In the beginning, we thought the phrase meant, “Please, Severus, help me!” but the truth was different. The ending of book seven “Harry Potter and the Deathly Hallows” revealed that Dumbledore was dying and that he had arranged that Snape would administer the final kill.

Finally, when the time came for Snape to actually kill Dumbledore he hesitated, regardless of their previous agreement, so Dumbledore had to beg Severus to end his life.

So, the real meaning of the phrase was: “Severus, please kill me… right now.”

How did Snape feel about killing Dumbledore?

Snape was angry at Dumbledore for being tempted by the Ring, knowing it contained a curse.

Actually, he didn’t want to kill Dumbledore but he had to do it. Firstly, because he had to keep a promise he had given Dumbledore earlier. As well, it was an act of mercy, as Dumbledore was already dying, from the curse he received because of the Ring.

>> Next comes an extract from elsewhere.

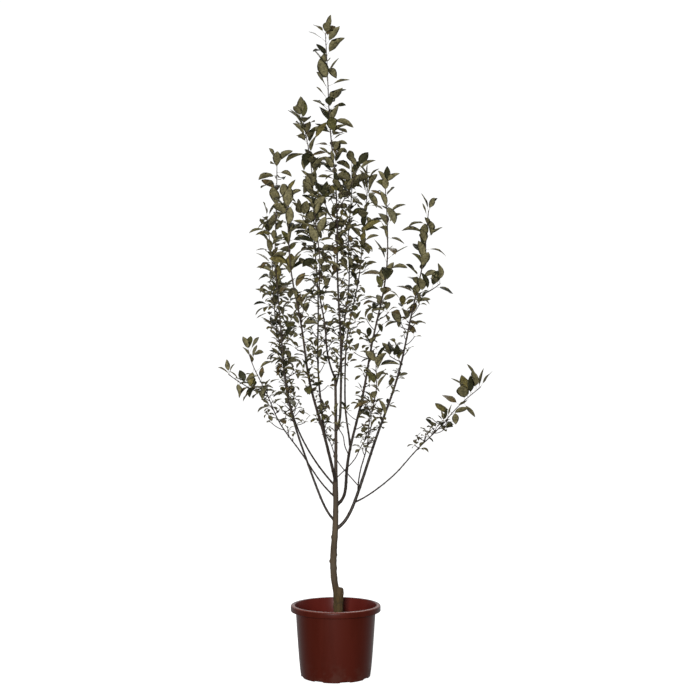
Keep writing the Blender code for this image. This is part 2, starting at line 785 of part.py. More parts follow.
def make_foliage(limb, lines, spaces, parts, around):
    """A limb's leafy shoot: its stem, side shoots, spurs and leaves, joined into one solid."""
    stem = lines[0]
    all_leafy = limb.name in ALL_LEAFY
    points = shortened(stem.points[::-1], at_start=0.0 if all_leafy else setback(limb))
    foliage = tube(limb.name + "_foliage", points, stem.radii[::-1], STEM_SIDES, parts, LEAF)
    if all_leafy:
        boolean(foliage, "DIFFERENCE", around[limb.parent])
        keep_largest_body(foliage)
    pieces = new_collection("pieces of " + limb.name)
    for line in lines[1:]:
        tube("side_shoot", line.points[::-1], line.radii[::-1], STEM_SIDES, pieces)
    spurs, leaves = grow(spaces, limb, lines)
    for foot, tip in spurs:
        new_object("spur", spur_mesh(foot, tip), pieces)
    for leaf in leaves:
        new_object("leaf", leaf_mesh(*leaf), pieces)
    boolean(foliage, "UNION", collection=pieces)
    for piece in list(pieces.objects):
        bpy.data.objects.remove(piece)
    bpy.data.collections.remove(pieces)
    keep_largest_body(foliage)
    foliage.data.materials.clear()
    foliage.data.materials.append(material(LEAF))
    print(limb.name, len(spurs), "spurs and", len(leaves), "leaves")


def main():
    clear_scene()
    parts = new_collection("potted crabapple tree")
    cutters = new_collection("cutters")
    make_pot(parts, cutters)
    make_potting_mix(parts)
    around = {}
    spaces = Spaces()
    lines = {}
    around["trunk"], trunk_line = make_trunk(parts, cutters)
    spaces.add_wood(*trunk_line)
    for limb in LIMBS:
        if limb.name not in ALL_LEAFY:
            spaces.add_wood(*make_bough(limb, parts, cutters, around))
        stem = Line(*leafy_stretch(limb))
        lines[limb.name] = [stem] + side_shoot_lines(limb)
        for line in lines[limb.name]:
            spaces.add_stem(limb.name, line.points, line.radii)
    spaces.settle()
    for limb in LIMBS:
        make_foliage(limb, lines[limb.name], spaces, parts, around)
    for obj in around.values():
        bpy.data.objects.remove(obj)
    for obj in parts.objects:
        obj.data.shade_smooth()
        obj.data.set_sharp_from_angle(angle=math.radians(SMOOTH_UP_TO))


main()
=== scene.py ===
"""The looks of a young crabapple tree in its nursery pot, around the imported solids.

All lengths are metres and all angles are degrees. The origin is the middle of the pot's underside,
+Z is up and the tree is seen from -Y. The limbs follow the same lines as the solids; bark, spurs,
leaves, stalks and buds then grow on them by a seeded rule.
"""

import json
import math
import random
from collections import namedtuple

import bpy
from mathutils import Matrix, Vector, noise
from mathutils.kdtree import KDTree

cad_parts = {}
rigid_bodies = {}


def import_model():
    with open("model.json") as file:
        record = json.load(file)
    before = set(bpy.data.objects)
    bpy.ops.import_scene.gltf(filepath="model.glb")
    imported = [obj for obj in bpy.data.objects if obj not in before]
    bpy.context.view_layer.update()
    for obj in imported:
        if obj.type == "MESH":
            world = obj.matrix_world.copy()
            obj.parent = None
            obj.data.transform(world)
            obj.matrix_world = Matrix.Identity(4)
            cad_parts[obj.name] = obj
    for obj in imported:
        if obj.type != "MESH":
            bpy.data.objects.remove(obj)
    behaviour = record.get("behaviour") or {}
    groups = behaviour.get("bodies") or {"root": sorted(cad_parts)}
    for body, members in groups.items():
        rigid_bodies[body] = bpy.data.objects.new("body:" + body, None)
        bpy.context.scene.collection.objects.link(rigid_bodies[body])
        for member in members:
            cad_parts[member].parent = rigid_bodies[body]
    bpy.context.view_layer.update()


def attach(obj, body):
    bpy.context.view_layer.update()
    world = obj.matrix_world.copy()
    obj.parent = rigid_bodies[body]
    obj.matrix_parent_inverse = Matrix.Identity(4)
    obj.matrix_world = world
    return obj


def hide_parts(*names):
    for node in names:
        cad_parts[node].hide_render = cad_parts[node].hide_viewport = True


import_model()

BODY = "root"

# The pot
RIM_RADIUS = 0.165
RIM_WIDTH = 0.015
RIM_ROUNDING = 0.0055
LIP_ROUNDING = 0.0035
EDGE_ROUNDING = 0.0012
RIM_FOOT = 0.2395
POT_HEIGHT = 0.261
SHOULDER_RADIUS = 0.1464
SHOULDER_HEIGHT = 0.2365
FOOT_RADIUS = 0.1275
FOOT_BEVEL = 0.004
# Below 1, this power makes the wall swell a little between foot and shoulder.
WALL_SWELL = 0.75
WALL_STEPS = 10
WALL = 0.0025
FLOOR = 0.003
POT_SIDES = 144
ROUNDING_STEPS = 5
BEVEL_STEPS = 4
EDGE_STEPS = 3
DRAINS = 8
DRAIN_WIDTH = 0.040
DRAIN_HEIGHT = 0.0068
DRAIN_DEPTH = 0.014
DRAIN_TURN = 16.0
DRAIN_SIDES = 28
# The floor is divided by a ring at this share of the foot's radius.
FLOOR_RING = 0.5
# Edges that turn by less than this many degrees are shaded smooth.
POT_SMOOTH_UNDER = 40
CHIP_SMOOTH_UNDER = 30

# The potting mix and the chips on it
MIX_TOP = 0.196
MIX_SINK = 0.004
MIX_GAP = 0.0006
MIX_RINGS = 46
MIX_SIDES = 120
MIX_LUMPS = 0.0035
# The lumps are a sum of noises, each with its scale, its layer and its share.
MIX_NOISES = ((38, 0.3, 0.6), (120, 4.1, 0.4))
# At the wall the mix lies lower, by this many times its sink.
MIX_EDGE_SINK = 1.5
TRUNK_FOOT = 0.030
CHIPS = 620
CHIP_LENGTHS = (0.005, 0.017)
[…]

So, Snape killed Dumbledore but he didn’t cause his death. The curse and the potion did it. Nobody forced Dumbledore to put on the Ring neither to drink the potion. 

Dumbledore caused his own death and Snape just finished his life.

Snape’s motivation was merciful, intending to spare Dumbledore from a humiliating and painful death in the future. 

The wizarding world was profoundly shaken by the Battle of the Astronomy Tower and the subsequent demise of Albus Dumbledore. The only sorcerer whom Lord Voldemort had ever dreaded, the sole significant counterforce to his power, was now gone.

This battle underscored the harsh reality that no location, not even Hogwarts, was impervious to the threat of the Death Eaters. Their infiltration was facilitated by both a student and a treacherous faculty member. With the school’s fate hanging in the balance, many parents opted to withdraw their children.

Indeed, it’s a somber subject to both write and, presumably, read about.

Aware of the impending challenges and owing to the foreseen visions and the aforementioned curse, the Hogwarts Headmaster recognized that his departure was inevitable. He was acutely aware that dark days loomed ahead for Hogwarts, but also that there would be those willing to defend it to their last breath.